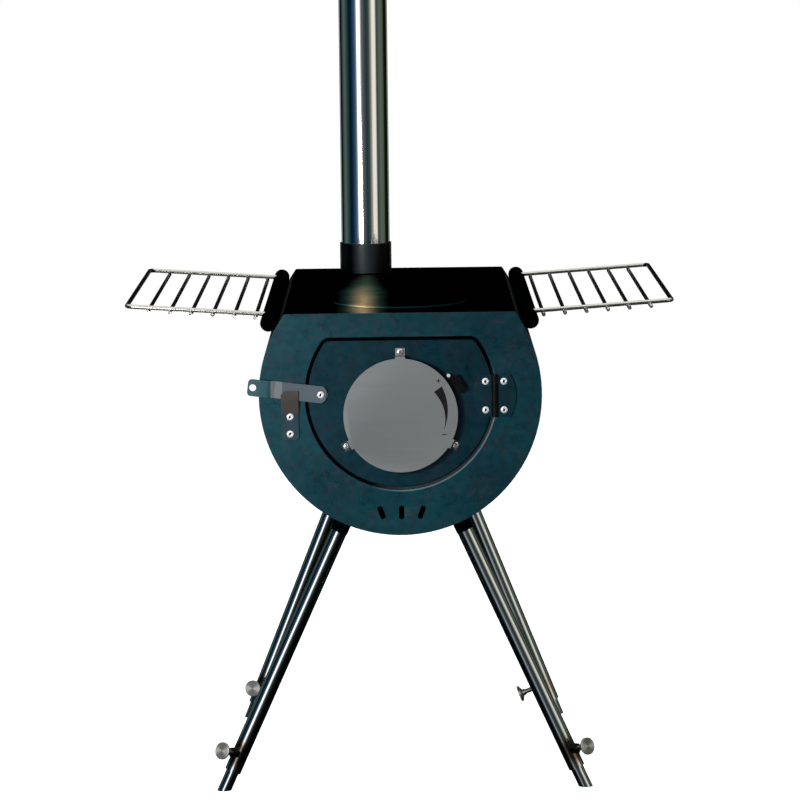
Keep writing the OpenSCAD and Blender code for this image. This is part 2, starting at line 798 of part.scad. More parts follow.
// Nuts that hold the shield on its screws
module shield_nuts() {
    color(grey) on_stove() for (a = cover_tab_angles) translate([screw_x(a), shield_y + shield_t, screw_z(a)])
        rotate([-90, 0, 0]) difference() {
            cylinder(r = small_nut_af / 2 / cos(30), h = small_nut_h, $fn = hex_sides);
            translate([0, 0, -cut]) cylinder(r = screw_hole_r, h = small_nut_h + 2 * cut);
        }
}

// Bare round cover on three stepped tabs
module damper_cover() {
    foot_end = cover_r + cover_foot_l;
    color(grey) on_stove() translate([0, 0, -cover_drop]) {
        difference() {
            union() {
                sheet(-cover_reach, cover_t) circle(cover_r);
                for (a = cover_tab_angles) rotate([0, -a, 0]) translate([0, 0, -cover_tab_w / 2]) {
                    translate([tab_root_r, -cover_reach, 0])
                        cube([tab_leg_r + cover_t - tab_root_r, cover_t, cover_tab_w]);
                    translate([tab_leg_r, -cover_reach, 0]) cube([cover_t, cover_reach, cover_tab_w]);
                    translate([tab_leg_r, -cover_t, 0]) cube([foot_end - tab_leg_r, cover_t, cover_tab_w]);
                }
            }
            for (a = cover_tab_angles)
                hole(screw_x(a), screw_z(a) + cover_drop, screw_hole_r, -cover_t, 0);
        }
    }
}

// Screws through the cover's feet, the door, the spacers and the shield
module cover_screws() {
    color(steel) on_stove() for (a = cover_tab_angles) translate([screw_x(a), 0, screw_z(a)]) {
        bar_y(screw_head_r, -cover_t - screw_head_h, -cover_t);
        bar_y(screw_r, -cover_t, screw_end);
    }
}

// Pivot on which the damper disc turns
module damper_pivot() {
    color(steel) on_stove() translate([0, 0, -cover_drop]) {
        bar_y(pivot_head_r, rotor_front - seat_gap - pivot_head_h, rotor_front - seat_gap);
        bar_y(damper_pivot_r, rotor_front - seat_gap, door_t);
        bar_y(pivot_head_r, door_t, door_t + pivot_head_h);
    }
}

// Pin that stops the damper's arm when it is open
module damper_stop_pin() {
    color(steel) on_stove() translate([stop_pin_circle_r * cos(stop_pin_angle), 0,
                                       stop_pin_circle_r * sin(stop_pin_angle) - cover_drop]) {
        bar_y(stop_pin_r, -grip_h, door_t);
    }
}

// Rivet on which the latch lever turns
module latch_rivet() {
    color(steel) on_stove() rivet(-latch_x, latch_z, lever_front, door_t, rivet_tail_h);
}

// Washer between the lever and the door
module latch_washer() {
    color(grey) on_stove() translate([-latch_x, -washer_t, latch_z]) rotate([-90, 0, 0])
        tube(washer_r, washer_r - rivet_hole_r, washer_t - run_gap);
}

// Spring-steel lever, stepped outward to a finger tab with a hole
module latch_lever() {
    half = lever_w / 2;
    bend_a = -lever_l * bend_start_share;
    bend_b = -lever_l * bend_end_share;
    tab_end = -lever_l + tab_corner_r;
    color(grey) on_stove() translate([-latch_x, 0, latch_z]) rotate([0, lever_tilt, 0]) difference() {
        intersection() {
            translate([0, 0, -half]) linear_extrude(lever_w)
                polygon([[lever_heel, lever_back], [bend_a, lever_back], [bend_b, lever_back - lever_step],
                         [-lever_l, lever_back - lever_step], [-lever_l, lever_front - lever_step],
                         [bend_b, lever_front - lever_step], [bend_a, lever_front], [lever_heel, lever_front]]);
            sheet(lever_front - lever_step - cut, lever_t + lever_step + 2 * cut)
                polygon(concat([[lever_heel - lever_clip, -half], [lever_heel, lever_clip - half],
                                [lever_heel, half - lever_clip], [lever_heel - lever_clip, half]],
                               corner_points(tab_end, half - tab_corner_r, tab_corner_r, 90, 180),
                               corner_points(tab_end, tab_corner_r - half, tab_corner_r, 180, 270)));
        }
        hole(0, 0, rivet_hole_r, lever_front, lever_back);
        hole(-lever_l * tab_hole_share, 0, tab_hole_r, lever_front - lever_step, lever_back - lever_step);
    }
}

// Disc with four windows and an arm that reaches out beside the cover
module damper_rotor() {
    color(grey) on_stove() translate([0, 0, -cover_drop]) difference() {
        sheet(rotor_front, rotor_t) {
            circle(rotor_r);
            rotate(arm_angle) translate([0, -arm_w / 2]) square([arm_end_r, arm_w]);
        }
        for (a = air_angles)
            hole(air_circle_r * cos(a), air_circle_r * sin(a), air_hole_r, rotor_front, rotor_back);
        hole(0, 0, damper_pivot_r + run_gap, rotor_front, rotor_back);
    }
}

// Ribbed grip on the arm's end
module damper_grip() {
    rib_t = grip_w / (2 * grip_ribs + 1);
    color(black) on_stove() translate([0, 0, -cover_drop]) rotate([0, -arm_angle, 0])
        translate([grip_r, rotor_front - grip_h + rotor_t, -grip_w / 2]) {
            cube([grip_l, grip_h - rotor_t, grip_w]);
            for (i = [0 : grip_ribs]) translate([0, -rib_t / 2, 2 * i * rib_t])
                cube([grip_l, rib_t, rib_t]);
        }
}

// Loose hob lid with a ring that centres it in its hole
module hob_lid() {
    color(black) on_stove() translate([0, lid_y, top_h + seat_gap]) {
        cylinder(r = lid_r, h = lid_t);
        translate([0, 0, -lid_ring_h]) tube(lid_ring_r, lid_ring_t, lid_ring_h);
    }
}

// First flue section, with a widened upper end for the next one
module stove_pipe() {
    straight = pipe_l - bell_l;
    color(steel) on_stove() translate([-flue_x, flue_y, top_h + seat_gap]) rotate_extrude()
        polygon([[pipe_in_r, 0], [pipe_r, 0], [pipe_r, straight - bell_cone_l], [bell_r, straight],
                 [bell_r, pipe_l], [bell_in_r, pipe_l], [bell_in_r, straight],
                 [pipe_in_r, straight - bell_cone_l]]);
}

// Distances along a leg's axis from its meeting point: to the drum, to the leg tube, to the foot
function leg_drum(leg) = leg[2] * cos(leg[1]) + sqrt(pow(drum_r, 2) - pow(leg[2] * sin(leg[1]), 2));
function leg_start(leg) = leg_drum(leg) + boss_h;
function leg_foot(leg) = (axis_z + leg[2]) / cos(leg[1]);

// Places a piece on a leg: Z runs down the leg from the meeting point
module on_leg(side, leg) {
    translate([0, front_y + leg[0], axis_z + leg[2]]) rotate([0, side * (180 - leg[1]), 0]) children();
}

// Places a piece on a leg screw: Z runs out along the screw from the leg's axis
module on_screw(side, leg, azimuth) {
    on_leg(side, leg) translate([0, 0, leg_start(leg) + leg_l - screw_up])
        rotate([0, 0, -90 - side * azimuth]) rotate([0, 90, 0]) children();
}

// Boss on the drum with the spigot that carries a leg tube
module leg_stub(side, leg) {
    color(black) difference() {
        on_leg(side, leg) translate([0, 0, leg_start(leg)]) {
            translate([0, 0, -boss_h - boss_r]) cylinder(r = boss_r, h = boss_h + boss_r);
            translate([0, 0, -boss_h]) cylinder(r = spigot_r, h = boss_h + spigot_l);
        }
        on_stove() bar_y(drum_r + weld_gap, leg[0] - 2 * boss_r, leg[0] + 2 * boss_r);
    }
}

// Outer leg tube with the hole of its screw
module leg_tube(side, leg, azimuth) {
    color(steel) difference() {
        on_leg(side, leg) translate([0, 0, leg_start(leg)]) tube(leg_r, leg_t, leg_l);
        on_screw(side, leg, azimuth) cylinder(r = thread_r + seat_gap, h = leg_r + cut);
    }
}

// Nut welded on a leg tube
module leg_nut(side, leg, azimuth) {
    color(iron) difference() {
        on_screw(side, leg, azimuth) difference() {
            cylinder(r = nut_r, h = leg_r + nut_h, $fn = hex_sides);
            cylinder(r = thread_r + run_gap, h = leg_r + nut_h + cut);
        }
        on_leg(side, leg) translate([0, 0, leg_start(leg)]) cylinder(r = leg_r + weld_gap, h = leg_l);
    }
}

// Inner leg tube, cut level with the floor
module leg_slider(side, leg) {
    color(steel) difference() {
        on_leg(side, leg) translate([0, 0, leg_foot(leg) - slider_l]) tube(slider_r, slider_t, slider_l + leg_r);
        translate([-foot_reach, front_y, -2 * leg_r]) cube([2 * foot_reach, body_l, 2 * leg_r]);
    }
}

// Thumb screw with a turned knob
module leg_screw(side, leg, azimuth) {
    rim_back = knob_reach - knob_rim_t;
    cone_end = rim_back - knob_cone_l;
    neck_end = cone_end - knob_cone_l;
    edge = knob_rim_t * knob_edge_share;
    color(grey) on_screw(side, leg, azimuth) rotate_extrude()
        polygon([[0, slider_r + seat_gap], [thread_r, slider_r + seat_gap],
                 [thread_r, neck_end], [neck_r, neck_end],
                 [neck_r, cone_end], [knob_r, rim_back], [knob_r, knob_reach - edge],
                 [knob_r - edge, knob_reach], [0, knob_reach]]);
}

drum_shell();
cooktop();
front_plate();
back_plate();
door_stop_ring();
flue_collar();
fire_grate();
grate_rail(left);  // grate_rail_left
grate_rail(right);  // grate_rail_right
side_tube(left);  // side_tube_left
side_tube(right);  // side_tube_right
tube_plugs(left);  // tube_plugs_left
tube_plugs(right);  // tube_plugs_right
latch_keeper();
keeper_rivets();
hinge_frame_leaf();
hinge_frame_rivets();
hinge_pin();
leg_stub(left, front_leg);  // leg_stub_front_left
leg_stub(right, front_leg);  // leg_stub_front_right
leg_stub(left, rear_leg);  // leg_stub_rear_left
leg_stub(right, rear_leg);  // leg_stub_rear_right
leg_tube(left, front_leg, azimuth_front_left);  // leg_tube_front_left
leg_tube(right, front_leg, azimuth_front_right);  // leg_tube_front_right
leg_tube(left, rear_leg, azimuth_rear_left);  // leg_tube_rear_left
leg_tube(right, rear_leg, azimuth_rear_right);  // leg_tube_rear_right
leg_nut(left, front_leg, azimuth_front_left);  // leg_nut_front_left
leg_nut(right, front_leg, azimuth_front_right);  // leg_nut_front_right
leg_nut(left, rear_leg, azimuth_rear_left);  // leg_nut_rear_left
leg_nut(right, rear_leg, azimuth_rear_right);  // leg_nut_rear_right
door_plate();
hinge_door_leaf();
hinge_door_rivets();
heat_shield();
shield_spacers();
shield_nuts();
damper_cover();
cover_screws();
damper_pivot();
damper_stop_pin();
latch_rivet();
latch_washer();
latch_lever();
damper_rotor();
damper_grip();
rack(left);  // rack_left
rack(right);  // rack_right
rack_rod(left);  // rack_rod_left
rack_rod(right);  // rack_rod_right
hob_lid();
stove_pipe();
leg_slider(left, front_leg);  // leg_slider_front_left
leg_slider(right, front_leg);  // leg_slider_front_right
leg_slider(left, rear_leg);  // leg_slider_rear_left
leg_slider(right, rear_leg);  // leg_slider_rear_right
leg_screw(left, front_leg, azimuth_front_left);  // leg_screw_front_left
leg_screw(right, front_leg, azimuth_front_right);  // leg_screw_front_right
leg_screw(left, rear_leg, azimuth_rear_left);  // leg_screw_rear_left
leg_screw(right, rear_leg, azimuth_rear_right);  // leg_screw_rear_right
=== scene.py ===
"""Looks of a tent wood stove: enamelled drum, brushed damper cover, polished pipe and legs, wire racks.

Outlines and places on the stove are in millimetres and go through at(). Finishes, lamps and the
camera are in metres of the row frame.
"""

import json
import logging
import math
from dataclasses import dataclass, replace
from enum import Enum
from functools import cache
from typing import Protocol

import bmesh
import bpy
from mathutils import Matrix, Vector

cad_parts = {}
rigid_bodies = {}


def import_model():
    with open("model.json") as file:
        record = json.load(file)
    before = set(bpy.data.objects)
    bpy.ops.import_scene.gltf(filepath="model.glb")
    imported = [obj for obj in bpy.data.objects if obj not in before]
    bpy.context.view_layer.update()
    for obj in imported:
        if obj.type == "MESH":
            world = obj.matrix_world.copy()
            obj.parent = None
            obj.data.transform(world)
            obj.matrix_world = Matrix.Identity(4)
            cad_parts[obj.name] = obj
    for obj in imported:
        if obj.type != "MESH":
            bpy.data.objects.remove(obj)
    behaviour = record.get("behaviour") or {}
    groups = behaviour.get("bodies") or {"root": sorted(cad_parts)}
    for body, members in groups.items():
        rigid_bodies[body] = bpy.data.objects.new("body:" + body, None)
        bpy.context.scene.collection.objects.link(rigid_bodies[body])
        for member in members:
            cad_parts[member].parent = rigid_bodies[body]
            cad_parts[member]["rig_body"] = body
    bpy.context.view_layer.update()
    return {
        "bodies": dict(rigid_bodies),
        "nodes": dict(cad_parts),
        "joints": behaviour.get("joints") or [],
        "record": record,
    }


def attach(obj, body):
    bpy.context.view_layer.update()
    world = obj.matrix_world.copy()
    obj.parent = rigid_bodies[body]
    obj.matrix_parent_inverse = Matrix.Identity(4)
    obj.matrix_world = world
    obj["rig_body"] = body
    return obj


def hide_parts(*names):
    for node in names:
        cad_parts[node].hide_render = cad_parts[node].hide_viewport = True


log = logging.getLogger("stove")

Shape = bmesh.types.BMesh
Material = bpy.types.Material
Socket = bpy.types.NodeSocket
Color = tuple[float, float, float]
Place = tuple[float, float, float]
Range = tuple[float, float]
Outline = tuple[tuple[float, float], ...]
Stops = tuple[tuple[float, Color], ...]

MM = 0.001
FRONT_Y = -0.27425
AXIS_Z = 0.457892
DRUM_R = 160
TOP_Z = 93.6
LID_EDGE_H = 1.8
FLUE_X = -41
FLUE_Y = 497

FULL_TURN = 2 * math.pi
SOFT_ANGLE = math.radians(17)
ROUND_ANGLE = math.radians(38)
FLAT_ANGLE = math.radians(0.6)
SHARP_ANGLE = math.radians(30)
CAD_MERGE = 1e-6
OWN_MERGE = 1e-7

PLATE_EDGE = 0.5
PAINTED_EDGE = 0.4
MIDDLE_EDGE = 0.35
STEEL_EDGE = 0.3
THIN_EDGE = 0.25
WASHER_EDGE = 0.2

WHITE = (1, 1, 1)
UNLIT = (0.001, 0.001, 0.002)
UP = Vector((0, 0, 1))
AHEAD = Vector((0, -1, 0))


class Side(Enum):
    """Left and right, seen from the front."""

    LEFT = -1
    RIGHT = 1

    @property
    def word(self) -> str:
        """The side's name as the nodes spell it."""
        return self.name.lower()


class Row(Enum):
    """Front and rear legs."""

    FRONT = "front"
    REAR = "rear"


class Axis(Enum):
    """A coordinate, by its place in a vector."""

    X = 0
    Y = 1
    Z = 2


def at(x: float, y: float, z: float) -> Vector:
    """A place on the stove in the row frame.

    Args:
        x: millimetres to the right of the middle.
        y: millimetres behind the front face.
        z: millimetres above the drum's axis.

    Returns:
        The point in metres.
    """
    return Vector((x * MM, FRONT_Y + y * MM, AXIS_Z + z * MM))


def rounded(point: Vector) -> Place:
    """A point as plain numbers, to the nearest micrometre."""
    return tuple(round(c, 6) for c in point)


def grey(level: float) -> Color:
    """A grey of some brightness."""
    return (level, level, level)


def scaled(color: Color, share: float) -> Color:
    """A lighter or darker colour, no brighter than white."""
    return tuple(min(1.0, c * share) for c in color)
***
_TO BE DONE_
Only the lines from the one containing "hinge_door_leaf();" to the one containing "record = json.load(file)" are to be printed, both ends included, exactly as written.

_RESPONSE_
hinge_door_leaf();
hinge_door_rivets();
heat_shield();
shield_spacers();
shield_nuts();
damper_cover();
cover_screws();
damper_pivot();
damper_stop_pin();
latch_rivet();
latch_washer();
latch_lever();
damper_rotor();
damper_grip();
rack(left);  // rack_left
rack(right);  // rack_right
rack_rod(left);  // rack_rod_left
rack_rod(right);  // rack_rod_right
hob_lid();
stove_pipe();
leg_slider(left, front_leg);  // leg_slider_front_left
leg_slider(right, front_leg);  // leg_slider_front_right
leg_slider(left, rear_leg);  // leg_slider_rear_left
leg_slider(right, rear_leg);  // leg_slider_rear_right
leg_screw(left, front_leg, azimuth_front_left);  // leg_screw_front_left
leg_screw(right, front_leg, azimuth_front_right);  // leg_screw_front_right
leg_screw(left, rear_leg, azimuth_rear_left);  // leg_screw_rear_left
leg_screw(right, rear_leg, azimuth_rear_right);  // leg_screw_rear_right
=== scene.py ===
"""Looks of a tent wood stove: enamelled drum, brushed damper cover, polished pipe and legs, wire racks.

Outlines and places on the stove are in millimetres and go through at(). Finishes, lamps and the
camera are in metres of the row frame.
"""

import json
import logging
import math
from dataclasses import dataclass, replace
from enum import Enum
from functools import cache
from typing import Protocol

import bmesh
import bpy
from mathutils import Matrix, Vector

cad_parts = {}
rigid_bodies = {}


def import_model():
    with open("model.json") as file:
        record = json.load(file)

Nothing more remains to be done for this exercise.